— Start RECORDS FOR THE EXERCISE —

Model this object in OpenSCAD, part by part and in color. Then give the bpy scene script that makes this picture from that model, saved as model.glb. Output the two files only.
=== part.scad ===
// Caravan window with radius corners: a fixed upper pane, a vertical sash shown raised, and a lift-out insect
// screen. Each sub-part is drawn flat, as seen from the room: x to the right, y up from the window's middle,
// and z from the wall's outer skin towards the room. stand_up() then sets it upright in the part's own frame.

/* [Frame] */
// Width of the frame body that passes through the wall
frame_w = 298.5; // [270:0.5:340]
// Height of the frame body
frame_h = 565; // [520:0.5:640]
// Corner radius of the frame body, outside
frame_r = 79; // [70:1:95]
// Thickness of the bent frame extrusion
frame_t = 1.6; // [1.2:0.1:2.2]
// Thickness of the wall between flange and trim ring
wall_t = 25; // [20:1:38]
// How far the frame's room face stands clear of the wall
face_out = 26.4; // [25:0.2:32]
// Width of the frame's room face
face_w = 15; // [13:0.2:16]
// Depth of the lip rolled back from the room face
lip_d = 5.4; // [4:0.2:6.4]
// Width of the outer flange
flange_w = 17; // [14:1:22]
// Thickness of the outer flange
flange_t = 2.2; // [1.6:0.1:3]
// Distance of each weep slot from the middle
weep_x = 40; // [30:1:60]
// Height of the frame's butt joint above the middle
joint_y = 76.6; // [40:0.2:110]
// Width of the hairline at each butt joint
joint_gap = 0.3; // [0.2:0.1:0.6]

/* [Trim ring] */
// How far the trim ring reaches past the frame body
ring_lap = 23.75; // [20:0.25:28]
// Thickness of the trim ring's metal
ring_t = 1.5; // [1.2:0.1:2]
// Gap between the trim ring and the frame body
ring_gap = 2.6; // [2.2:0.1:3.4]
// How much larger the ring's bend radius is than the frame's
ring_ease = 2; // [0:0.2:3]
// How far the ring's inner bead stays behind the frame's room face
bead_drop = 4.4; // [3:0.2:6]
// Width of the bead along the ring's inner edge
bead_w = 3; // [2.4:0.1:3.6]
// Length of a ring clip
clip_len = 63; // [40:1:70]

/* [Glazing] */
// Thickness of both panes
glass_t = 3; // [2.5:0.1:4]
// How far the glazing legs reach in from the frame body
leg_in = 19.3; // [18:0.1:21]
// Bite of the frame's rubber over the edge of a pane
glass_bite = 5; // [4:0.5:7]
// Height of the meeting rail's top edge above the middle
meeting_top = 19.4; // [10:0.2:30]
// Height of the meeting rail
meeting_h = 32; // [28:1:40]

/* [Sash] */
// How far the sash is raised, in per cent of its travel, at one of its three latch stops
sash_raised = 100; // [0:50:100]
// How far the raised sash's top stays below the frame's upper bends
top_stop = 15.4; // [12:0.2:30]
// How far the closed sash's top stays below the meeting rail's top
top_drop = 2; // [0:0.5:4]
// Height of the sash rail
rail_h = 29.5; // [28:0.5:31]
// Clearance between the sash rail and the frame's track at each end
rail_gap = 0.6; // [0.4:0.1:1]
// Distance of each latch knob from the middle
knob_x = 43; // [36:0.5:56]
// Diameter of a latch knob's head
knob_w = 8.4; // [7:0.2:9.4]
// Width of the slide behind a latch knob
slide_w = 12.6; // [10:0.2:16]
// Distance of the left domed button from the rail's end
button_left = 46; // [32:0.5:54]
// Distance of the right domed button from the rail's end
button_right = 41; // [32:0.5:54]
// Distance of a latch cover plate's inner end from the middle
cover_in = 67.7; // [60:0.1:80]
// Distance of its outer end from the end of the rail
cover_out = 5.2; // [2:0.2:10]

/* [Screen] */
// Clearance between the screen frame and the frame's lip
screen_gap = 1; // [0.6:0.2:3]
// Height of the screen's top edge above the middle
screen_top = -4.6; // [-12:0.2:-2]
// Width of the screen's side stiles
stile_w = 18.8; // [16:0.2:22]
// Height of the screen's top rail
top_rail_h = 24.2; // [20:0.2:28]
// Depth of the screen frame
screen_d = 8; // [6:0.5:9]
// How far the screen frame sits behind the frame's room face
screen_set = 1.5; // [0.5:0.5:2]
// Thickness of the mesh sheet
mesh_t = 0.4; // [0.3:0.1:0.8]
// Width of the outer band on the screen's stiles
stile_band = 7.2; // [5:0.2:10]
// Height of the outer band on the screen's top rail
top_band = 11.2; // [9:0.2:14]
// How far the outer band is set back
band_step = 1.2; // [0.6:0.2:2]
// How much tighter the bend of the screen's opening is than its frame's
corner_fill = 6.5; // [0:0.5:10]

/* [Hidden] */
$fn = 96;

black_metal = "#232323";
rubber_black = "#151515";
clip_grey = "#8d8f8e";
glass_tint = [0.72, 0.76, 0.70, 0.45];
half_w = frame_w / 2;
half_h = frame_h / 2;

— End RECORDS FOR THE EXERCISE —
— Start RECORDS FOR THE EXERCISE —

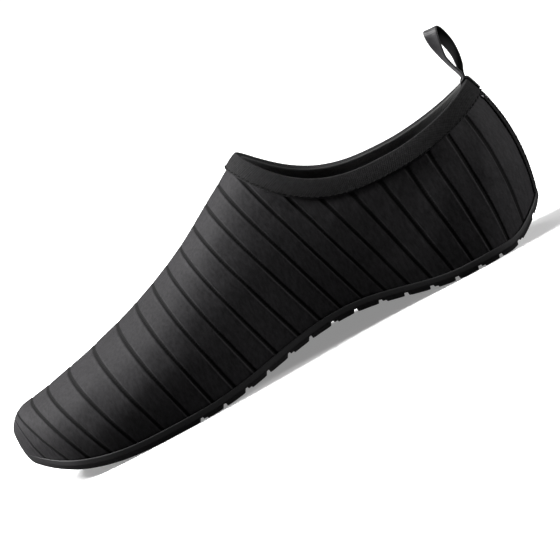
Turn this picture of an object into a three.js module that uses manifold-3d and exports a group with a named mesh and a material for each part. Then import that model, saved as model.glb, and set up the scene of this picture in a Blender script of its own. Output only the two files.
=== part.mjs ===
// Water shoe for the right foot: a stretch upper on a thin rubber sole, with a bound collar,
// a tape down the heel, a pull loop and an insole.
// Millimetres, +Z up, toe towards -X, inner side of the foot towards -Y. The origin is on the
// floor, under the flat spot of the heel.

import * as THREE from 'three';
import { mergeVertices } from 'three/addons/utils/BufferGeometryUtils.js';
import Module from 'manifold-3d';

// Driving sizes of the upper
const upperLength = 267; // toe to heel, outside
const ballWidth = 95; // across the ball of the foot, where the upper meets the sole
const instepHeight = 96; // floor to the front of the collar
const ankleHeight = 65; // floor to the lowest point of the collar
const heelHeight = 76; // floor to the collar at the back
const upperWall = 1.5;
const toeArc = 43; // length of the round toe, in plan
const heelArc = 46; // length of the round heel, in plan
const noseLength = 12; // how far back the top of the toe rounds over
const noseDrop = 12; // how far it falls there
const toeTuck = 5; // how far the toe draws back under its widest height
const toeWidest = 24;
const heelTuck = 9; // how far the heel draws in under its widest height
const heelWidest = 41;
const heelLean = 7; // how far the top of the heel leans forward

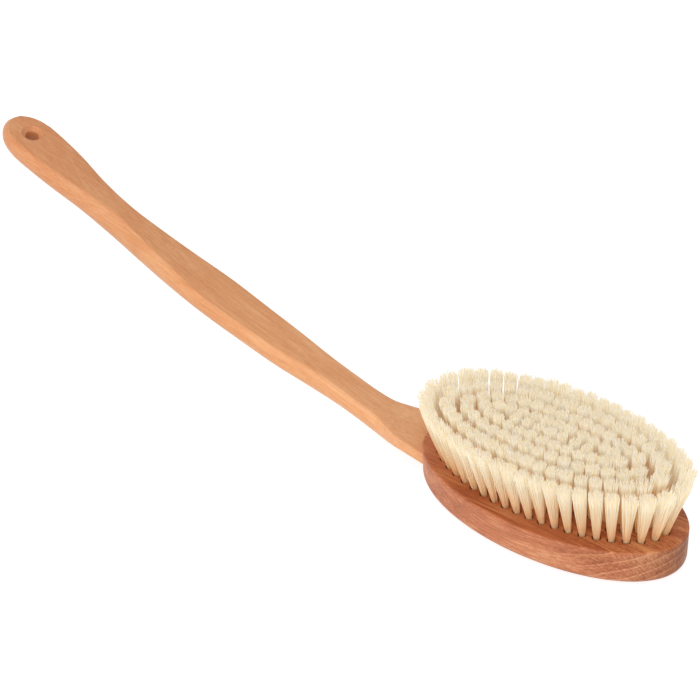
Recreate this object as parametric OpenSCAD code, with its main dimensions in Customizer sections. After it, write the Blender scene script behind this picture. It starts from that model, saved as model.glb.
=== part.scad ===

— End RECORDS FOR THE EXERCISE —

◆ REQUIRED TASK ◆
Return only the stretch of the material above from the line holding "Turn this picture" through the line holding "import Module from 'manifold-3d';", copied exactly.

◆ WORKED ANSWER ◆
Turn this picture of an object into a three.js module that uses manifold-3d and exports a group with a named mesh and a material for each part. Then import that model, saved as model.glb, and set up the scene of this picture in a Blender script of its own. Output only the two files.
=== part.mjs ===
// Water shoe for the right foot: a stretch upper on a thin rubber sole, with a bound collar,
// a tape down the heel, a pull loop and an insole.
// Millimetres, +Z up, toe towards -X, inner side of the foot towards -Y. The origin is on the
// floor, under the flat spot of the heel.

import * as THREE from 'three';
import { mergeVertices } from 'three/addons/utils/BufferGeometryUtils.js';
import Module from 'manifold-3d';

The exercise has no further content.